During World War One the Church attempted to broker peace between the belligerents. How has the Church acted as a peacemaker in other conflicts?
Unit 5
During the interwar years, the Catholic Church staunchly resisted the spread of Communism and during World War Two many German and Polish priests, bishops, and other figures resisted Nazi atrocities. What principles of Catholic social justice were they animated by? What can we learn from their example of defiance and faith in the face of totalitarian political ideologies?
Was World War Two a “just war” according to Catholic Social Teachings? Why or why not?
Unit 6
How did the Papacy react to the start of the Cold War?

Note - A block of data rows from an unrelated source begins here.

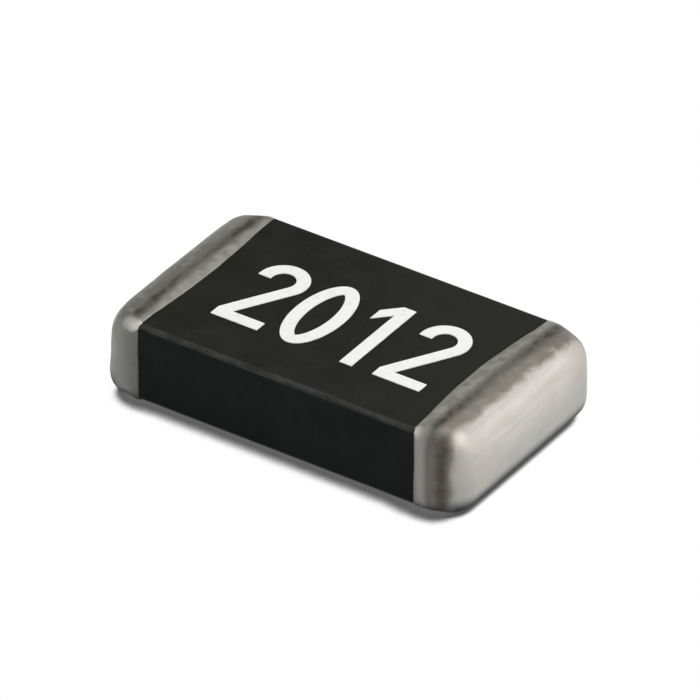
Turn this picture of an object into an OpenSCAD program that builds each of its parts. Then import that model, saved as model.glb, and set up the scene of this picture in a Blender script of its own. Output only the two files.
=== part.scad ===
// Surface-mount multilayer ceramic capacitor, 2.0 x 1.25 mm case class, thin version.
// A sintered ceramic body holds two interleaved combs of nickel electrodes. Each comb comes out at
// one end face, where a dipped copper cap, a nickel barrier and a tin skin wrap the end on all
// five sides. Millimetres. X runs along the length, Z points up from the board, and the origin is
// the middle of the footprint, on the plane of the solder faces.

/* [Case] */
// Length over both tin caps
case_length = 2.09; // [1.96:0.01:2.20]
// Width over the tin caps
case_width = 1.20; // [1.13:0.01:1.37]
// Thickness over the tin caps
case_height = 0.48; // [0.44:0.01:1.30]

/* [Ceramic body] */
// Radius of the tumbled long edges
body_edge_radius = 0.03; // [0.01:0.005:0.04]

/* [Inner electrodes] */
// Electrodes in each of the two combs
electrodes_per_comb = 7; // [2:1:8]
// Thickness of one nickel electrode
electrode_thickness = 0.003; // [0.002:0.001:0.006]
// Thickness of the ceramic layer between two electrodes
dielectric_thickness = 0.011; // [0.008:0.001:0.014]
// Ceramic left beside the electrodes, on each long side
side_margin = 0.13; // [0.10:0.01:0.25]
// Ceramic left between an electrode's free end and the far end face
end_margin = 0.22; // [0.10:0.01:0.50]

/* [End caps] */
// Copper over an end face
copper_end = 0.032; // [0.028:0.002:0.060]
// Copper on the top, bottom and side bands
copper_band = 0.010; // [0.008:0.001:0.016]
// Nickel barrier over the copper
nickel = 0.004; // [0.002:0.001:0.006]
// Tin skin over the nickel
tin = 0.006; // [0.003:0.001:0.010]
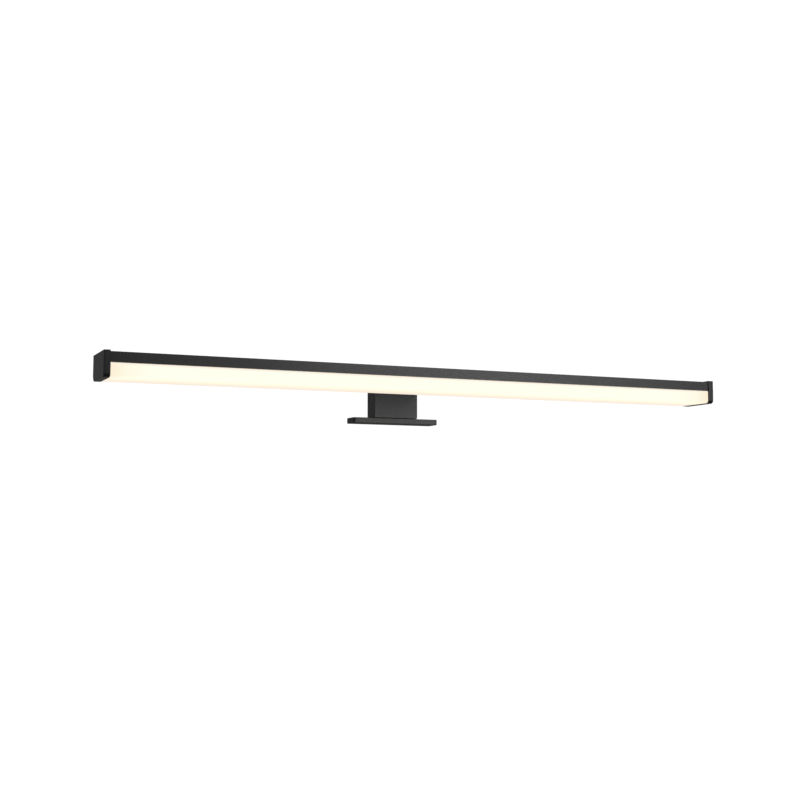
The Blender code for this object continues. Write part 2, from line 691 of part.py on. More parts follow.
def make_driver():
    """Insulating base with ears, circuit board and cover, one above the other on the tray."""
    half = DRIVER_LENGTH / 2
    low_y, high_y = DRIVER_MIDDLE - DRIVER_WIDTH / 2, DRIVER_MIDDLE + DRIVER_WIDTH / 2
    base_low = TRAY_TOP + GAP
    base_height, port_room = 0.0022, 0.0005
    base_top = base_low + base_height
    floor = base_low + DRIVER_WALL
    cover_low, cover_top = base_top + GAP, CHAMBER_TOP - GAP

    base = block(
        "driver_base", (DRIVER_X - half, low_y, base_low), (DRIVER_X + half, high_y, base_top)
    )
    ears = block(
        "driver_base_ears",
        (DRIVER_X - half - DRIVER_EAR, low_y + SINK, base_low + SINK / 2),
        (DRIVER_X + half + DRIVER_EAR, high_y - SINK, floor - SINK / 2),
    )
    inside = (half - DRIVER_WALL, DRIVER_WIDTH / 2 - DRIVER_WALL)
    well = block(
        "driver_base_well",
        (DRIVER_X - inside[0], DRIVER_MIDDLE - inside[1], floor),
        (DRIVER_X + inside[0], DRIVER_MIDDLE + inside[1], base_top + THROUGH),
    )
    paint(cut(join(base, ears), well), DRIVER_PLASTIC)

    board_low = floor + GAP
    board_top = board_low + BOARD_THICKNESS
    board = block(
        "driver_board",
        (DRIVER_X - inside[0] + GAP, DRIVER_MIDDLE - inside[1] + GAP, board_low),
        (DRIVER_X + inside[0] - GAP, DRIVER_MIDDLE + inside[1] - GAP, board_top),
    )
    # along the driver from its centre, across from its middle, length, width, height
    fitted = (
        (0.048, 0.000, 0.0080, 0.0120, 0.0012),
        (0.034, 0.000, 0.0120, 0.0160, 0.0032),
        (0.018, 0.004, 0.0140, 0.0070, 0.0031),
        (0.018, -0.005, 0.0060, 0.0060, 0.0018),
        (-0.003, 0.000, 0.0150, 0.0160, 0.0032),
        (-0.020, 0.005, 0.0060, 0.0050, 0.0015),
        (-0.032, -0.003, 0.0120, 0.0080, 0.0030),
        (-0.048, 0.002, 0.0060, 0.0100, 0.0012),
    )
    components = []
    for along, across, length, width, height in fitted:
        x, y = DRIVER_X + along, DRIVER_MIDDLE + across
        low = (x - length / 2, y - width / 2, board_top - SINK)
        high = (x + length / 2, y + width / 2, board_top + height)
        components.append((low, high))
    join(board, place("driver_components", boxes("driver_components", components)))
    paint(board, CIRCUIT_GREEN)

    cover = block(
        "driver_cover", (DRIVER_X - half, low_y, cover_low), (DRIVER_X + half, high_y, cover_top)
    )
    hollow = block(
        "driver_cover_hollow",
        (DRIVER_X - inside[0], DRIVER_MIDDLE - inside[1], cover_low - THROUGH),
        (DRIVER_X + inside[0], DRIVER_MIDDLE + inside[1], cover_top - DRIVER_WALL),
    )
    cut(cover, hollow)
    for label, side, radius in (("mains", 1, LEAD_RADIUS), ("led", -1, LED_LEAD_RADIUS)):
        x = DRIVER_X + side * half
        for y in DRIVER_PORTS[label]:
            ends = (x - THROUGH, y, DRIVER_LEAD_LIFT), (x + THROUGH, y, DRIVER_LEAD_LIFT)
            cut(cover, rod(f"driver_port_{label}_{y:.4f}", *ends, radius + port_room, sides=12))
    paint(cover, DRIVER_PLASTIC)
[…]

How does the idea of solidarity between peoples that the Church puts forth interact with the ideas of containment and hostility during the Cold War between the belligerent powers?
Unit 7
How did the social movements of the 1960’s and the 1970’s interact with Catholic Social Justice teachings? DId they adhere to the same ideas? Did they differ in approach, goal, or both?
Civil Rights Movement
Second Wave Feminism
War on Poverty
War on Drugs
Environmentalism
Unit 8
What issues did the Church confront with the collapse of the Soviet Union?
How did changing economic and cultural conditions of the late 20th century bring to mind the earlier works of Popes like Leo XIII?
What roles did the Church adopt in confronting major problems of the late 20th and early 21st century such as the AIDS crisis and the ethnic conflicts around the world that the US became involved with?
Unit 9
The Church under Pope Francis has become increasingly concerned with the media and technological uses of younger generations. How have the recent apporaches to these issues been reflected in your own relationship with media and the internet?
What role does the Church have in today’s globalized and increasingly secularized world? How has the influence of Catholic institutions and beliefs been reflected in US actions since the end of the 20th Century?